Barack Obama’s election in 2008 was what first sparked Beyer’s interest in politics. As a viola player in his middle school orchestra, he attended the inauguration on a trip organized by the orchestra teacher. They went as spectators, not performers.

“It was really inspiring to be there at that historic moment, although I had never been so cold in my life, from being outside for about six to eight hours,” he said.

Advocacy vs. Journalism

Beyer has been careful to draw lines between his political work on campus and his journalistic work at the Chronicle by declining to do political reporting, although he says, “I’ve covered more student protests than I can count.”

At the Chronicle, Beyer has held one of the top editorial positions and served as digital strategy director during his senior year. It was where he learned to lead a staff, he said. “I’ve spent four nights a week in the office putting the paper together,” he said.

He helped with the paper’s transition to a mostly digital format as the print edition was reduced to three days a week.  As director, he supervised a 10-member team and managed the social media and website content.

One of his last articles, “Don’t Take the Chronicle for Granted,” co-authored with the incoming digital director, points out the importance of the paper to the Duke community: It’s the only organization that consistently pushes to hold the university accountable, and records Duke’s history as it happens.

“It’s real journalism,” he said.

Majoring in public policy

Beyer was drawn to major in public policy “because it’s action-oriented, but I think it’s important to ground that in another discipline,” he said.

He took lots of public policy courses that had a history focus, such as Bruce Kuniholm’s class on Middle East policy from 1945 to the present, and Robert Korstad’s ethics class on poverty in Durham.
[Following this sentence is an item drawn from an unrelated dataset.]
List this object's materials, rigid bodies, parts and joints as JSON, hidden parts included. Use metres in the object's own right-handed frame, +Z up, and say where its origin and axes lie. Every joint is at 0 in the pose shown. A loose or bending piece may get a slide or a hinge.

By his senior year, he realized he could complete a second major in history with a capstone class on African-Americans in the Soviet Union.

Beyer’s interest in politics led him to be part of the pilot group of Hart Leadership/POLIS Political Engagement Project, taught by Alma Blount and Steve Schewel, who later became mayor of Durham. As part of the project, he interned with Congressman David Price’s office, where he created a memo-tracking system.
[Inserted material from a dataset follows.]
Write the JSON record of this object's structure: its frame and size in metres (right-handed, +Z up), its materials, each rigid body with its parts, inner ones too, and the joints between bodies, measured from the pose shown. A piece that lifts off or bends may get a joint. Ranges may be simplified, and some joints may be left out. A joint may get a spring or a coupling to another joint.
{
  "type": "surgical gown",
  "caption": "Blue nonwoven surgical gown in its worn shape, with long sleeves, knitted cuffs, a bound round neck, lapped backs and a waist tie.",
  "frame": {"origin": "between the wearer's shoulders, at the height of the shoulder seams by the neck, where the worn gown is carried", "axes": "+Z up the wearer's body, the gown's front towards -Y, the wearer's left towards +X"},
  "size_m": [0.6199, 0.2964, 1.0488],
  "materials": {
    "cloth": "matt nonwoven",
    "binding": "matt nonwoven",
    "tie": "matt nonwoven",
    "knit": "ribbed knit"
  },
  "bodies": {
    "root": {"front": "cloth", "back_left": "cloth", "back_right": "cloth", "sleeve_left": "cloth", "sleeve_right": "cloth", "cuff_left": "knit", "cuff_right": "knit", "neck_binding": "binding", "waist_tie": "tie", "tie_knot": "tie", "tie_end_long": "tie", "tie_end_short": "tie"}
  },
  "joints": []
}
”From his year with the Hart Leadership Program,” Blount said, “I observed Adam quietly, steadily, help groups locate purpose and deepen their capacity to work together in creative ways.  It doesn’t seem to matter at all to Adam whether he gets credit for a group’s breakthroughs, or not. His focus is to help shape conversations in productive directions.”

After graduation, he will be looking for a job the intersection of politics and journalism. Asked about running for office, Beyer said, “It’s not something I’d ever rule out, but I’d want to feel qualified and deeply embedded in a community first.”